++++ Data block ++++

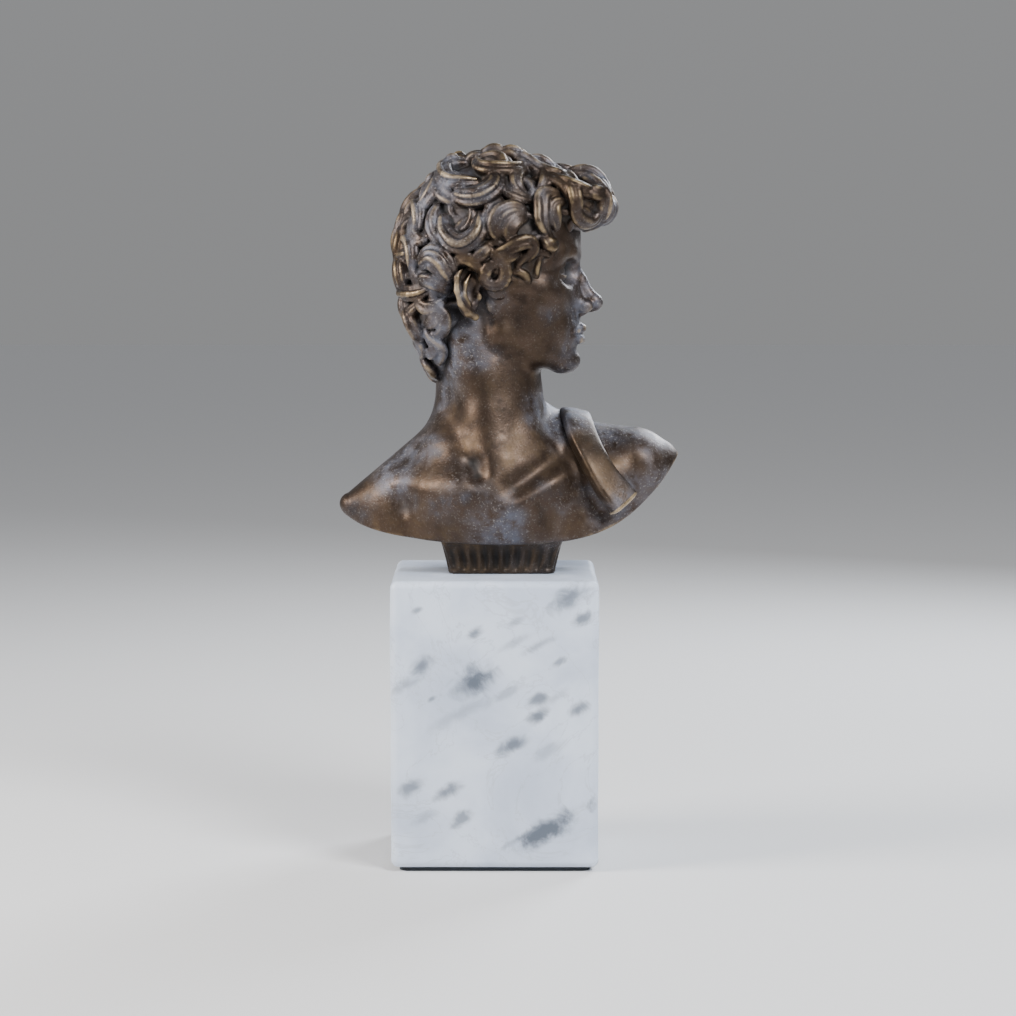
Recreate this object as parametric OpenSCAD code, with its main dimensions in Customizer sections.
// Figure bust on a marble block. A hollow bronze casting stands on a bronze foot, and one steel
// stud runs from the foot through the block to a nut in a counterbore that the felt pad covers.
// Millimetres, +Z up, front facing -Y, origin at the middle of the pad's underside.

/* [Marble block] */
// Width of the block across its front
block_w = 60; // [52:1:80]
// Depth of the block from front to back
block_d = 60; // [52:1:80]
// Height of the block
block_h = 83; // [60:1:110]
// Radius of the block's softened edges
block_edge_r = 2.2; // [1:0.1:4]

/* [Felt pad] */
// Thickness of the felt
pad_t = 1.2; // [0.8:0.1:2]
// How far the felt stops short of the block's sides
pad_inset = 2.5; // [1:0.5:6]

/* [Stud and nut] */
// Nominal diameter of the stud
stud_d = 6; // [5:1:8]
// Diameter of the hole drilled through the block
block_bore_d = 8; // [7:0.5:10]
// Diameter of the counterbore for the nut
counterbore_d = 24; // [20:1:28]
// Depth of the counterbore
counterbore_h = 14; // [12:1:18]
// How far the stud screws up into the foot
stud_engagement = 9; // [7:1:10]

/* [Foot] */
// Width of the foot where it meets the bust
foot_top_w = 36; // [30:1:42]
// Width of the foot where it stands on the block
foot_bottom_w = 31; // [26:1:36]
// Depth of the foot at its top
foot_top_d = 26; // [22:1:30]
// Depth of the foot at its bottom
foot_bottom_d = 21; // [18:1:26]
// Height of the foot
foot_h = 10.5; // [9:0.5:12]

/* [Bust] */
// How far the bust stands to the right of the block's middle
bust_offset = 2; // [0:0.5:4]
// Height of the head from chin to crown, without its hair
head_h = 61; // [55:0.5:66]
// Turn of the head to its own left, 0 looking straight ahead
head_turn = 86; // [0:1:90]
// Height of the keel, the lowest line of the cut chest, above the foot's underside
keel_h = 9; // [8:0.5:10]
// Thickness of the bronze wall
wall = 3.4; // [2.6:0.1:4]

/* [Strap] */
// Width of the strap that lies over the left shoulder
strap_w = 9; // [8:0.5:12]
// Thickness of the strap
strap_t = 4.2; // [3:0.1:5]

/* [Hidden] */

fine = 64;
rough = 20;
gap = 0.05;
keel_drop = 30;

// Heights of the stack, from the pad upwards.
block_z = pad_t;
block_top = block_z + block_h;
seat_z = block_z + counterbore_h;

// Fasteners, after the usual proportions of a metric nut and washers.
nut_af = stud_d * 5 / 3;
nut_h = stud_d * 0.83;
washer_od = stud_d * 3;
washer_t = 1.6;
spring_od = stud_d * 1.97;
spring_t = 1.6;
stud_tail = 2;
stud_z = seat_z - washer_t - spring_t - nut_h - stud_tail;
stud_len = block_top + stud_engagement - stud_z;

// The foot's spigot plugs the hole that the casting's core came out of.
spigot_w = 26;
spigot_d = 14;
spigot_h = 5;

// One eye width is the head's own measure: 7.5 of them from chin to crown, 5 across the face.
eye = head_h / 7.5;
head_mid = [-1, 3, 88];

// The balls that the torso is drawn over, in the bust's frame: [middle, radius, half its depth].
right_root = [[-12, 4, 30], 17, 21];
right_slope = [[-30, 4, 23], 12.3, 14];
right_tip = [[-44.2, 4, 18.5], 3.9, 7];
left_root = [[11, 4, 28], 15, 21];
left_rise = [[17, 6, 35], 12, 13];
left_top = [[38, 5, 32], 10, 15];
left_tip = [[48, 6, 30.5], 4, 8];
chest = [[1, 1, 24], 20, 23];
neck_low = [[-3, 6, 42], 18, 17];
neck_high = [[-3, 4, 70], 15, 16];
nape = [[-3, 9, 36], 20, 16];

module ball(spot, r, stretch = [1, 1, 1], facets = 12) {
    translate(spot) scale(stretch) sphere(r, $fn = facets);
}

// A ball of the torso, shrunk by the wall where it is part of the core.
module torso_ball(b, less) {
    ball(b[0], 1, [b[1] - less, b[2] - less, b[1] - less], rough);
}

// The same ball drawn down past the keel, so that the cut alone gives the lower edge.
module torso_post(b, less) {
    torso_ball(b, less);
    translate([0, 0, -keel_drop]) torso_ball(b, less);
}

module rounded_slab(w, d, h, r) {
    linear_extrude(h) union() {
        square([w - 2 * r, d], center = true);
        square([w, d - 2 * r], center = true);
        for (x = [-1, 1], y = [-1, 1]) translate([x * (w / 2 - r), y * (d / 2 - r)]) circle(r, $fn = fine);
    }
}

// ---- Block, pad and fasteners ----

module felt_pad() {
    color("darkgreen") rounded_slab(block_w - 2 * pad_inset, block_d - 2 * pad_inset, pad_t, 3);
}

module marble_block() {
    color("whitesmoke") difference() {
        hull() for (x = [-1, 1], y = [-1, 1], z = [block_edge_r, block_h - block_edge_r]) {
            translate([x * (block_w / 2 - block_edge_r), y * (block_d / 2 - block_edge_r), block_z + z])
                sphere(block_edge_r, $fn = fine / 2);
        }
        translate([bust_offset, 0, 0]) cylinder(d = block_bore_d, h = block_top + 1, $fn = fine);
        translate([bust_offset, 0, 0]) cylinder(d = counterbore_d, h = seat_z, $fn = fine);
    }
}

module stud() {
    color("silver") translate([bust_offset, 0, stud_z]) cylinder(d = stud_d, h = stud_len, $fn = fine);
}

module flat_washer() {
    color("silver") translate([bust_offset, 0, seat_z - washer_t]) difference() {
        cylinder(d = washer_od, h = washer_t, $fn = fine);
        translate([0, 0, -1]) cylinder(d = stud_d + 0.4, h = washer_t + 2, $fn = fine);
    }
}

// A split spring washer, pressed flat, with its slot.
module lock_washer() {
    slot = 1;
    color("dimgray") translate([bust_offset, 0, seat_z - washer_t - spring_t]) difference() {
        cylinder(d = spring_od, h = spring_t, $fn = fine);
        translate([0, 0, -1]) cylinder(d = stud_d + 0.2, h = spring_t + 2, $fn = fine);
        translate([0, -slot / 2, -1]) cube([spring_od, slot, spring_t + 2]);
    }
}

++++

- _Requirement_: Quote the listing above from its first line to the line with "the pad's underside.", inclusive, and add nothing.

- _Task answer_:
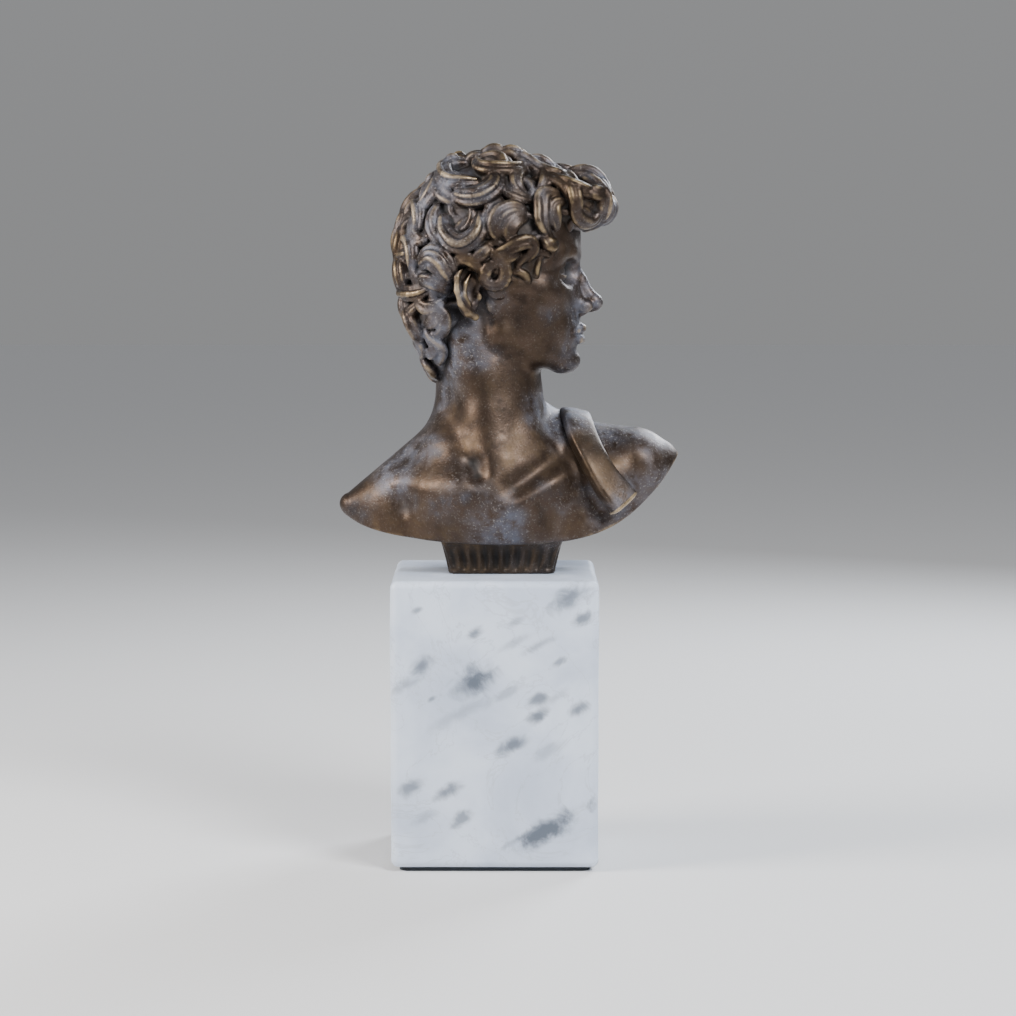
Recreate this object as parametric OpenSCAD code, with its main dimensions in Customizer sections.
// Figure bust on a marble block. A hollow bronze casting stands on a bronze foot, and one steel
// stud runs from the foot through the block to a nut in a counterbore that the felt pad covers.
// Millimetres, +Z up, front facing -Y, origin at the middle of the pad's underside.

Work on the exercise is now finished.